The exhibition breaks down the immigrant stories into information about their lives in Europe, their strategies to escape, their lives at Berkeley and their post-war attitudes about Europe. Visitors also can watch a 10-minute film featuring interviews with key people involved in putting the exhibition together.
Personalizing history
Student curator Elena Kempf, a Munich native and third-year history major focusing on modern European political history, said she was already well versed on the history of fascism and Nazism, through school lessons as well as public memorials to victims of the Holocaust, which are widespread throughout Germany. though mostly anonymous.
“More than anything else, this personalized history for me,” said Kempf. “It fills another puzzle piece to what is an American story as much as a European one.”

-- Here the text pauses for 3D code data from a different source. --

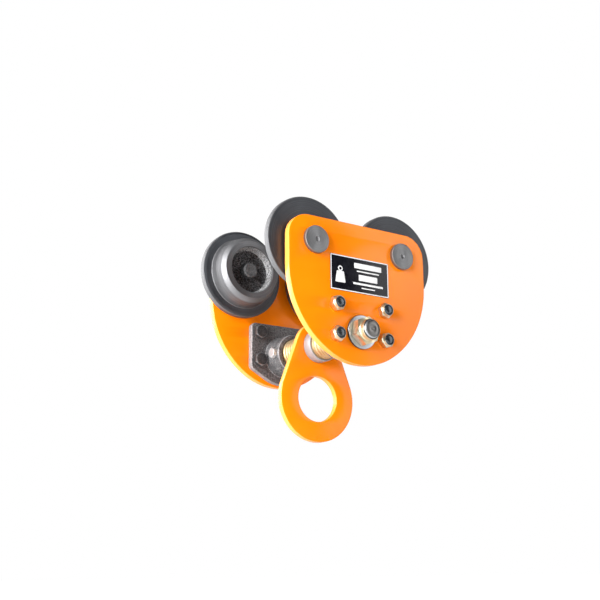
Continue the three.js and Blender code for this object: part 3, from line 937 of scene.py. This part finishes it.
def spindle_tip(sign):
    """Rows from the thread to the centre of the +Y end, or with sign -1 to that of the -Y end."""
    shoulder, end = SPINDLE_SHOULDER, SPINDLE_END
    undercut = END_RADIUS - 0.1 * MM
    rows = [
        (THREAD_RADIUS, shoulder - 1.5 * MM),
        (THREAD_RADIUS - 1.5 * MM, shoulder),
        (undercut, shoulder),
        (undercut, end - 5.2 * MM),
        (END_RADIUS, end - 5.0 * MM),
        (END_RADIUS, end - 1.6 * MM),
        (undercut, end - 1.4 * MM),
        (END_RADIUS - 1.4 * MM, end),
        (2.2 * MM, end),
        (1.4 * MM, end - 0.5 * MM),
        (0, end - 1.2 * MM),
    ]
    return [(radius, sign * y) for radius, y in rows]


def spindle_mesh():
    """Two threads of opposite hand with a plain middle between turned-down ends.
    Materials: 0 for the threads and the middle, 1 for the ends, 2 for their chamfers, a painted highlight."""
    rows_per_turn = 14
    start = -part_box("collar_near")[0].y + 0.5 * MM
    stop = SPINDLE_SHOULDER - 1.6 * MM
    count = math.ceil((stop - start) / (THREAD_PITCH / rows_per_turn))
    ys = [start + (stop - start) * k / count for k in range(count + 1)]
    threaded = [thread_row(y, start, stop) for y in ys]
    mirrored = [(lambda angle, r=row: (r(angle)[0], -r(angle)[1])) for row in threaded]
    rows = spindle_tip(-1)[::-1] + mirrored[::-1] + threaded + spindle_tip(1)
    tip_slots = [1, 1, 1, 2] + [1] * 5
    slots = tip_slots + [0] * (len(rows) - 1 - 2 * len(tip_slots)) + tip_slots[::-1]
    return swept("spindle", rows, sharp=50, slots=slots)


def make_spindle():
    axis = at(0, 0, SPINDLE_Z)
    # The chamfers round the ends take the bright washer steel, a painted highlight.
    looks = ["gold_zinc", "stub", "washer"]
    piece("threaded_spindle", spindle_mesh(), looks, "spindle", ["spindle"], axis)
    low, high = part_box("stop_washer_near")
    washer = ring_mesh("stop_washer", 12.4 * MM, 22 * MM, 0, high.y - low.y, 0.6 * MM, 96)
    for face in washer.polygons:  # its rim is painted black as shade from the gap at the plate, its faces bright
        face.material_index = 1 if abs(face.normal.y) < 0.5 else 0
    collar_low, collar_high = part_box("collar_near")
    collar = ring_mesh("collar", 20.2 * MM, 22.5 * MM, 0, collar_high.y - collar_low.y, 0.7 * MM, 96)
    nut_low, nut_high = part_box("spindle_nut_near")
    nut = lock_nut_mesh(
        "spindle_nut",
        flats=33 * MM,
        hex_height=12 * MM,
        collar=13.6 * MM,
        height=nut_high.y - nut_low.y,
        bore=12.2 * MM,
    )
    lean = Matrix.Rotation(math.radians(9), 4, "Y")
    nut_place = at(0, nut_high.y, SPINDLE_Z) @ lean
    for side, turn, _ in sides():
        for part, mesh, looks, body, slot, place in (
            ("stop_washer", washer, ["washer", "black"], "spindle", "white_zinc", at(0, low.y, SPINDLE_Z)),
            ("collar", collar, ["collar"], "centre", "white_zinc", at(0, collar_low.y, SPINDLE_Z)),
            ("spindle_nut", nut, ["yellow_zinc", "nylon"], "spindle", "yellow_zinc", nut_place),
        ):
            node = f"{part}_{side}"
            piece(f"plated_{node}", mesh, looks, body, [node], turn @ place)


def make_eye():
    """A drop-shaped plate: one arc round the spindle, a larger one round the load hole, straight between."""
    low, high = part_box("eye_plate")
    outer = high.x
    centre = low.z + outer
    top = high.z - SPINDLE_Z
    lean = math.degrees(math.asin((outer - top) / (SPINDLE_Z - centre)))
    outline = arc(0, SPINDLE_Z, top, lean, 180 - lean, 48) + arc(0, centre, outer, 180 - lean, 360 + lean, 96)
    spindle_hole, load_hole, bevel = THREAD_RADIUS + 0.5 * MM, 30.6 * MM, 1.1 * MM
    holes = [circle(0, SPINDLE_Z, spindle_hole, 64), circle(0, centre, load_hole, 96)]
    mesh = slab("eye_plate", outline, holes, low.y, high.y, bevel)
    # The rims get a paler orange, a painted highlight.
    piece("painted_eye_plate", mesh, ["paint", "paint_rim_highlight"], "eye", ["eye_plate"])


# --- Rating plate ------------------------------------------------------------------------------------------


def rectangle(x, z, width, height, corner):
    right, top = x + width / 2, z + height / 2
    left, bottom = x - width / 2, z - height / 2
    return rounded([(right, top), (left, top), (left, bottom), (right, bottom)], corner, steps=3, closed=True)


def make_label():
    """A black plate with a white border, blank bars where a maker prints text, and a plain weight symbol."""
    low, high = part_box("rating_plate")
    x, z = (low.x + high.x) / 2, (low.z + high.z) / 2
    width, height = high.x - low.x, high.z - low.z
    face = low.y + 0.06 * MM  # the print stands out from it to the CAD plate's own face
    black = slab("label", rectangle(x, z, width, height, 1.2 * MM), [], face, high.y, 0.1 * MM)
    piece("rating_plate_black", black, ["label_black"], "near_side", ["rating_plate"])
    border = rectangle(x, z, width - 0.6 * MM, height - 0.6 * MM, 1.0 * MM)
    inside = rectangle(x, z, width - 3.2 * MM, height - 3.2 * MM, 0.6 * MM)
    left, right = x - 0.335 * width, x + 0.14 * width  # the middles of the symbol and of the bars
    weight = [(left + dx * MM, z + dz * MM) for dx, dz in ((-8, -13), (8, -13), (5.5, 2), (-5.5, 2))]
    handle_z = z + 5.5 * MM
    shapes = [
        (border, [inside]),
        (rounded(weight, 1.2 * MM, steps=3, closed=True), []),
        (circle(left, handle_z, 3.6 * MM, 32), [circle(left, handle_z, 2.0 * MM, 32)]),
    ]
    for bar_z, bar_width, bar_height in (
        (13.0, 44, 7.0),
        (5.8, 36, 1.6),
        (-2.6, 30, 8.0),
        (-11.0, 48, 2.6),
        (-16.2, 22, 1.4),
    ):
        bar = rectangle(right, z + bar_z * MM, bar_width * MM, bar_height * MM, 0.5 * MM)
        shapes.append((bar, []))
    for index, (outline, holes) in enumerate(shapes):
        print_mesh = slab("print", outline, holes, low.y, face + 0.02 * MM, 0.01 * MM)
        piece(f"rating_plate_print_{index}", print_mesh, ["label_white"], "near_side")


# --- Stage, light and camera -------------------------------------------------------------------------------

FLOOR_Z = -0.44  # under the camera, which looks up at the trolley as it hangs
CENTRE = (0, 0, 0)
LIGHTS = (  # name, place, target, size, power in watts
    ("rim_left", (-1.2, 1.7, 0.5), CENTRE, (1.6, 1.6), 55),
    ("key_left", (-1.95, -0.6, 0.42), CENTRE, (1.0, 1.3), 66),
    ("side_left", (-1.2, -0.09, 0.05), (0, 0.08, -0.03), (0.5, 0.5), 13),
    ("key_front", (-0.35, -2.1, 0.45), CENTRE, (0.6, 0.6), 8),
    ("softbox_low", (1.5, -1.35, 0.1), CENTRE, (0.8, 0.8), 4.5),
    ("fill_right", (1.5, -1.35, 0.95), CENTRE, (0.9, 0.9), 7),
)


def make_light(name, place, target, size, power):
    light = bpy.data.lights.new(name, "AREA")
    light.shape = "RECTANGLE"
    light.size, light.size_y = size
    light.energy = power
    lamp = bpy.data.objects.new(name, light)
    bpy.context.scene.collection.objects.link(lamp)
    lamp.location = place
    lamp.rotation_euler = (Vector(target) - Vector(place)).to_track_quat("-Z", "Y").to_euler()


def make_floor():
    """A pale floor. To the camera it also glows, more with distance, and runs out into the white behind."""
    bpy.ops.mesh.primitive_plane_add(size=60, location=(0, 0, FLOOR_Z))
    floor = bpy.context.object
    floor.name = "floor"
    pale, white = (0.86, 0.86, 0.86, 1), (1, 1, 1, 1)
    surface = Surface("floor_pale", Roughness=0.9, Base_Color=pale, Emission_Color=white)
    reach = surface.node("ShaderNodeVectorMath", operation="LENGTH")
    surface.links.new(surface.place, reach.inputs[0])
    glow = surface.node("ShaderNodeMath", operation="MULTIPLY")
    surface.links.new(surface.range(reach.outputs["Value"], 0.35, 0.9, (0.5, 2.0)), glow.inputs[0])
    surface.links.new(surface.node("ShaderNodeLightPath").outputs["Is Camera Ray"], glow.inputs[1])
    surface.set("Emission Strength", glow.outputs[0])
    floor.data.materials.append(surface.material)


def make_world():
    """White behind the trolley. As a light it is dim, and dimmer still on the side that the front mirrors."""
    mirrored = (0.6, -0.77, 0.2)
    world = bpy.data.worlds.new("studio")
    bpy.context.scene.world = world
    world.use_nodes = True
    nodes, links = world.node_tree.nodes, world.node_tree.links
    background = nodes["Background"]
    background.inputs["Color"].default_value = (1, 1, 1, 1)
    seen, direction = nodes.new("ShaderNodeLightPath"), nodes.new("ShaderNodeTexCoord")
    facing = nodes.new("ShaderNodeVectorMath")
    facing.operation = "DOT_PRODUCT"
    facing.inputs[1].default_value = mirrored
    links.new(direction.outputs["Generated"], facing.inputs[0])
    dim = nodes.new("ShaderNodeMapRange")
    dim.inputs["From Min"].default_value, dim.inputs["From Max"].default_value = -0.2, 0.85
    dim.inputs["To Min"].default_value, dim.inputs["To Max"].default_value = 0.36, 0.04
    links.new(facing.outputs["Value"], dim.inputs["Value"])
    strength = nodes.new("ShaderNodeMapRange")
    strength.inputs["To Max"].default_value = 1.0
    links.new(dim.outputs["Result"], strength.inputs["To Min"])
    links.new(seen.outputs["Is Camera Ray"], strength.inputs["Value"])
    links.new(strength.outputs["Result"], background.inputs["Strength"])
    bpy.context.scene.view_settings.view_transform = "Standard"


def make_camera():
    """The view from below and to the left, with the lens shifted a little to the side."""
    azimuth, elevation, roll = math.radians(-34.41), math.radians(-15.02), math.radians(-0.54)
    distance, above_spindle = 1.40785, 0.06626
    target = Vector((0, 0, SPINDLE_Z + above_spindle))
    level = math.cos(elevation)
    back = Vector((math.sin(azimuth) * level, -math.cos(azimuth) * level, math.sin(elevation)))
    side = Vector((0, 0, 1)).cross(back).normalized()
    up = back.cross(side)
    right = math.cos(roll) * side + math.sin(roll) * up
    upright = -math.sin(roll) * side + math.cos(roll) * up
    data = bpy.data.cameras.new("camera")
    data.sensor_width = 36
    data.lens = 61.6404
    data.shift_x = -0.0250833
    data.clip_start, data.clip_end = 0.05, 100
    camera = bpy.data.objects.new("camera", data)
    bpy.context.scene.collection.objects.link(camera)
    axes = Matrix((right, upright, back)).transposed().to_4x4()
    camera.matrix_world = Matrix.Translation(target + back * distance) @ axes
    bpy.context.scene.camera = camera


make_plates()
make_wheels()
make_housings()
make_fasteners()
make_spindle()
make_eye()
make_label()
make_floor()
make_world()
for light in LIGHTS:
    make_light(*light)
make_camera()
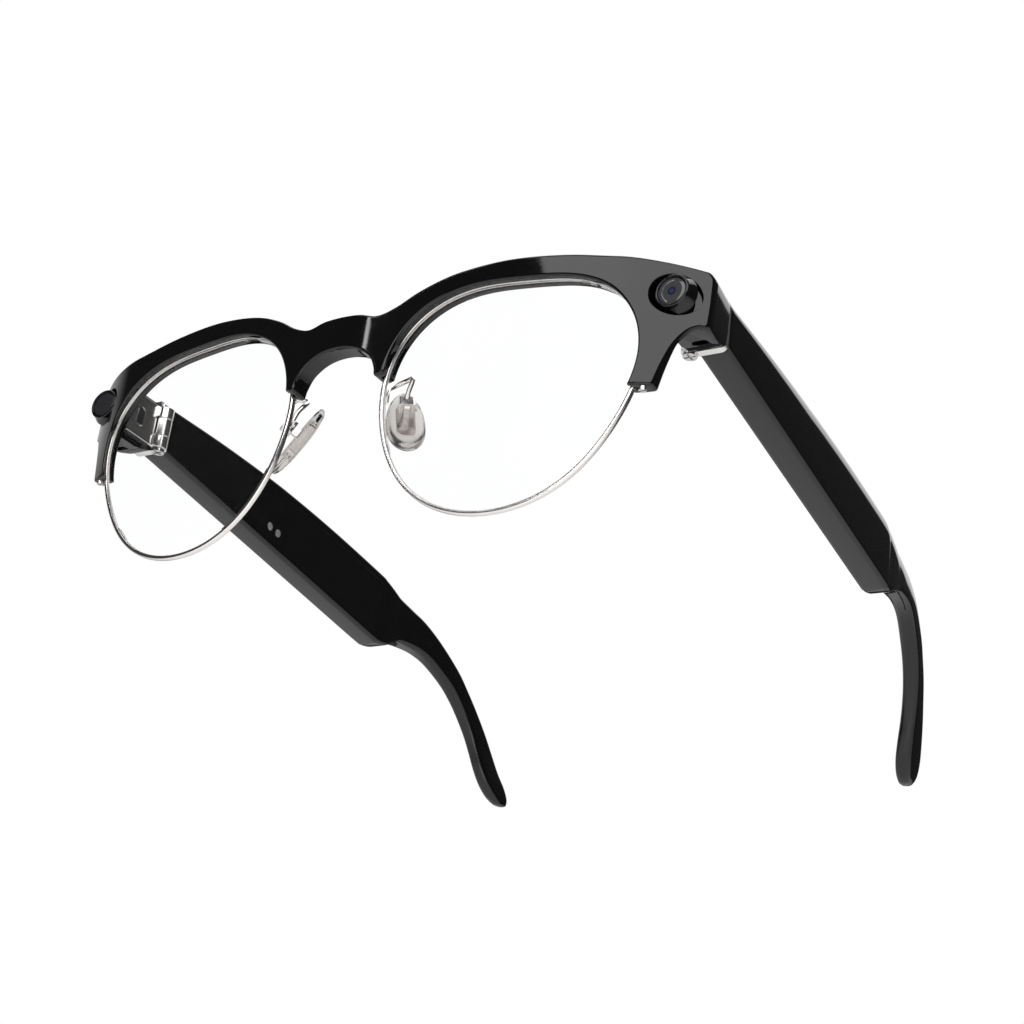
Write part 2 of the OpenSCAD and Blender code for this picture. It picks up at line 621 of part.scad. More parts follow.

One scholar included in “Saved by the Bay” is German-born Alex Zwerdling, an emeritus professor of English. In his 1999 book about four American writers, “Improvised Europeans,” Zwerdling pointed out a certain creative freedom found in expatriation and the American capacity for self-reinvention.
Another intriguing aspect of the research for Kempf was tracing personal connections and networks that helped individuals and their families flee Europe. Also striking, she said, is how Berkeley faculty then, and in the 75 years since the start of World War II, have supported intellectuals under fire in many other countries.
The story lives on
Laqueur called the exhibition an early chapter in a story that continues to live on the Berkeley campus.
The exhibition is part of the curriculum of a course taught by Andrea Sinn, a visiting professor of history and German. Sinn has written about German-Jewish experiences during the Nazi dictatorship and the reconstruction of Jewish life.